T.C.
DANIŞTAY
15. DAİRE
E. 2013/10840
K. 2015/2723
T. 7.5.2015

• GÜMRÜK KAÇAĞI OLDUĞU GEREKÇESİYLE ARACA EL KONULMASI SONUCU UĞRANILAN ZARARIN TAZMİNİ ( Trafik Tescil Bürolarının Araç Bilgilerinin Doğruluğunu Kontro Etmesi Şüpheli Bir Durum Olduğunda İşlem Yapmaması Gereği - Noterde Yapılan Satış Senediyle Devir İşlemi Yapılırken Aracın Gümrük Kaçağı Olup Olamayacağını Davacının Bilemeyeceği Bu Nedenle Gümrük Kaçağı Olan Araca El Konulmasında İdarenin Kusuru Bulunduğu )

• TRAFİK İŞLEMLERİ NEDENİYLE İDARENİN KUSURU ( Araç Bilgilerinin Araştırılmasının İdarenin Denetim Görevinin Gereği Olduğu - Noterde Yapılan Satış Senediyle Araç Devri Yapılırken Aracın Gümrük Kaçağı Olup Olmadığının Alıcı Tarafından Belirlenemeyeceği Noterdeki Araç Devir İşleminden Sonra Tescil İçin Gidilen Trafik Tescil Bürolarının Araç Bilgilerinin Doğruluğunu Kontrol Etmesi Gereği )

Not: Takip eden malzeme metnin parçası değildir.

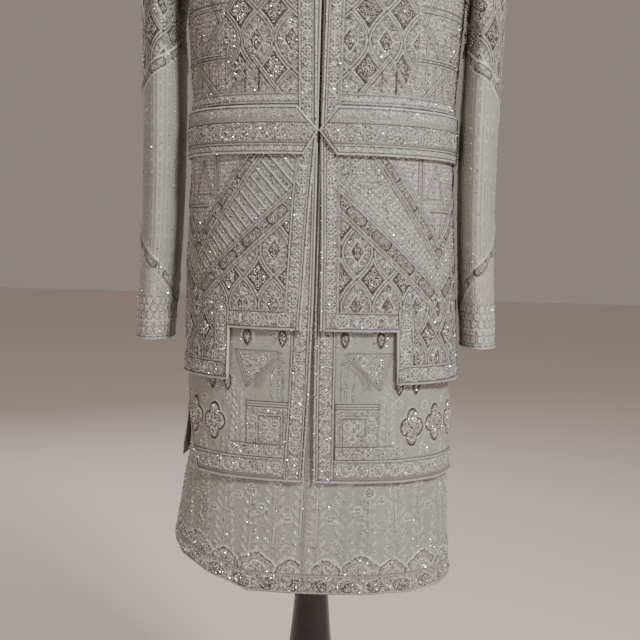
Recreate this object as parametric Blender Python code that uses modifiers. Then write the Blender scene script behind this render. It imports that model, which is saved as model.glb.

Karayolları Trafik Yönetmeliği/m. 37
ÖZET : Trafik tescil bürolarınca aracın devir tescil işlemleri yapılırken müracaat sırasında noterlerce verilmiş satış veya devir senedinin ibraz edileceği, tescil birimince satış senedinin tescil işlemine esas teşkil edeceği açıktır.Motorlu araçların trafiğe tescilinden amaçlanan, bu araçlar üzerinde tasarruf güvenliğinin sağlanmasıdır. İdarenin bu hizmeti yerine getirirken, kayıtların düzenli tutulması, taşıtların model, motor ve şasi numaralarıyla tescili istenen aracın karşılaştırılması ve bunun yanında sunulan belgelerin doğruluğunun araştırılması önem taşımaktadır.Bu itibarla; noterde yapılan satış senediyle araç devri yapılırken aracın gümrük kaçağı olup olmadığının davacı tarafından belirlenemeyeceği, noterdeki araç devir sözleşmesinden sonra tescil için gidilen trafik tescil bürolarının araç bilgilerinin doğruluğunu kontrol etmesi, şüpheli bir durum oluştuğunda bu işlemi gerçekleştirmemesi gerekmektedir. Kaldı ki, araç bilgilerinin araştırılması idarenin denetim görevinin gereğidir.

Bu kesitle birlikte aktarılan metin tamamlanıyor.